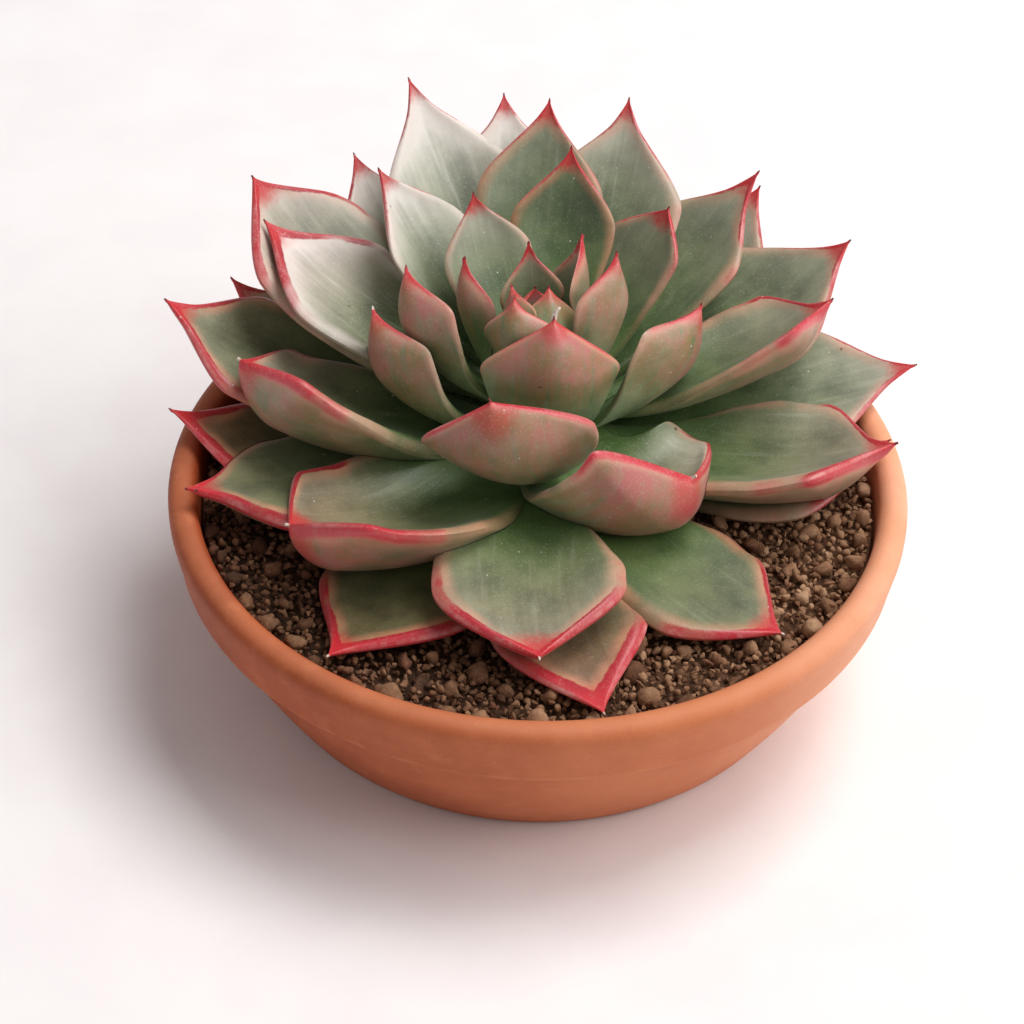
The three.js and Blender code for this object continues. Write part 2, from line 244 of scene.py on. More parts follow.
lens = bpy.data.cameras.new("camera")
lens.sensor_width = 36
lens.lens = lens.sensor_width * FOCAL_PIXELS / FRAME_PIXELS
lens.shift_x = 0.5 - AXIS_X / FRAME_PIXELS
lens.shift_y = AXIS_Y / FRAME_PIXELS - 0.5
camera = show("camera", lens)
back = Vector((0, -math.cos(ELEVATION), math.sin(ELEVATION)))
rise = Vector((0, math.sin(ELEVATION), math.cos(ELEVATION)))
right = Vector((1, 0, 0))
camera_right = right * math.cos(TILT) + rise * math.sin(TILT)
camera_up = rise * math.cos(TILT) - right * math.sin(TILT)
camera.matrix_world = Matrix.Translation(AIM + back * DISTANCE) @ Matrix(
    (camera_right, camera_up, back)
).transposed().to_4x4()
bpy.context.scene.camera = camera
bpy.context.scene.view_settings.view_transform = "Standard"
print("lens", round(lens.lens, 1), "mm, shift", round(lens.shift_x, 4), round(lens.shift_y, 4))


# %% Floor and light
def soft_light(name, azimuth, elevation, distance, size, power, colour):
    """A square soft box that looks at the plant from the given direction, in degrees."""
    light = bpy.data.lights.new(name, "AREA")
    light.size, light.energy, light.color = size, power, colour
    lamp = show(name, light)
    turn, lift = math.radians(azimuth), math.radians(elevation)
    away = Vector((math.cos(turn) * math.cos(lift), math.sin(turn) * math.cos(lift), math.sin(lift)))
    lamp.location = AIM + away * distance
    lamp.rotation_euler = away.to_track_quat("Z", "Y").to_euler()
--
WHAT IS NEEDED – Reproduce the complete set of lines precisely as supplied.

TASK RESPONSE –
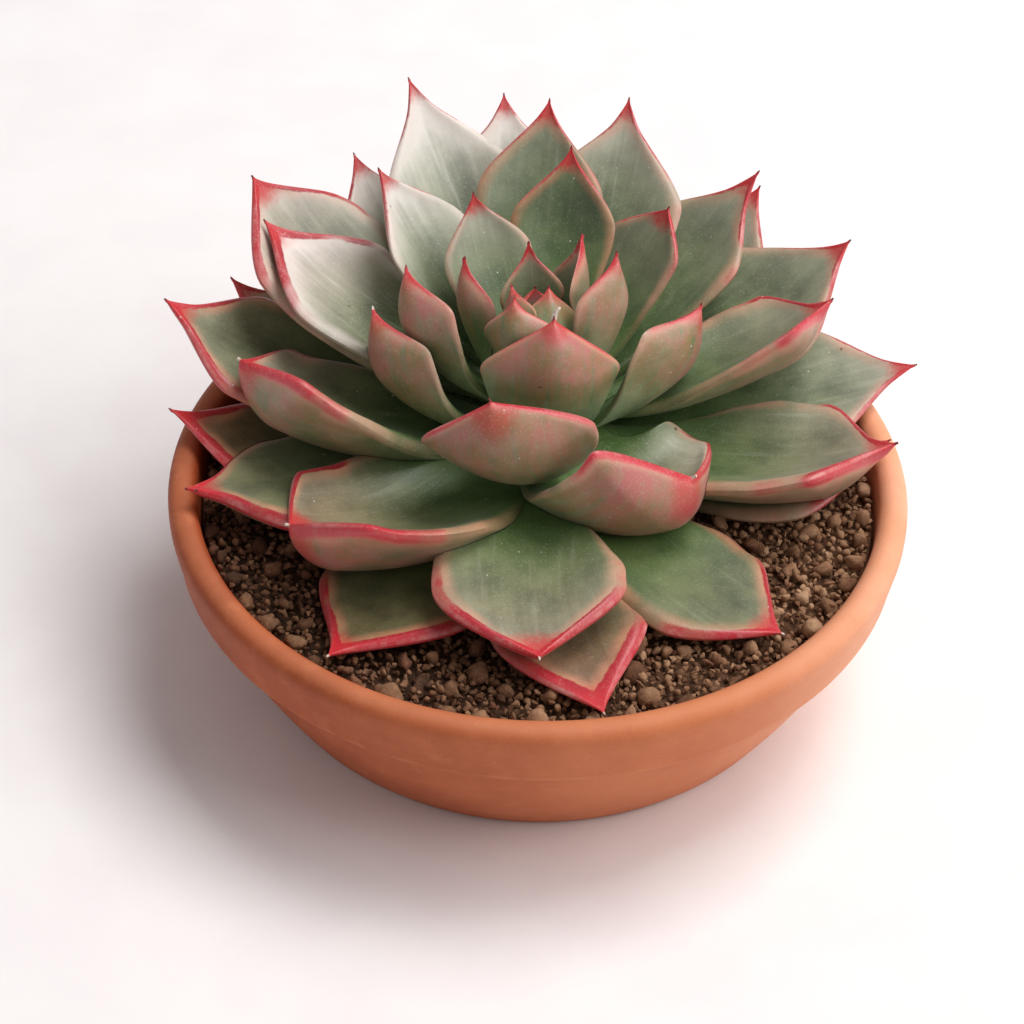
The three.js and Blender code for this object continues. Write part 2, from line 244 of scene.py on. More parts follow.
lens = bpy.data.cameras.new("camera")
lens.sensor_width = 36
lens.lens = lens.sensor_width * FOCAL_PIXELS / FRAME_PIXELS
lens.shift_x = 0.5 - AXIS_X / FRAME_PIXELS
lens.shift_y = AXIS_Y / FRAME_PIXELS - 0.5
camera = show("camera", lens)
back = Vector((0, -math.cos(ELEVATION), math.sin(ELEVATION)))
rise = Vector((0, math.sin(ELEVATION), math.cos(ELEVATION)))
right = Vector((1, 0, 0))
camera_right = right * math.cos(TILT) + rise * math.sin(TILT)
camera_up = rise * math.cos(TILT) - right * math.sin(TILT)
camera.matrix_world = Matrix.Translation(AIM + back * DISTANCE) @ Matrix(
    (camera_right, camera_up, back)
).transposed().to_4x4()
bpy.context.scene.camera = camera
bpy.context.scene.view_settings.view_transform = "Standard"
print("lens", round(lens.lens, 1), "mm, shift", round(lens.shift_x, 4), round(lens.shift_y, 4))


# %% Floor and light
def soft_light(name, azimuth, elevation, distance, size, power, colour):
    """A square soft box that looks at the plant from the given direction, in degrees."""
    light = bpy.data.lights.new(name, "AREA")
    light.size, light.energy, light.color = size, power, colour
    lamp = show(name, light)
    turn, lift = math.radians(azimuth), math.radians(elevation)
    away = Vector((math.cos(turn) * math.cos(lift), math.sin(turn) * math.cos(lift), math.sin(lift)))
    lamp.location = AIM + away * distance
    lamp.rotation_euler = away.to_track_quat("Z", "Y").to_euler()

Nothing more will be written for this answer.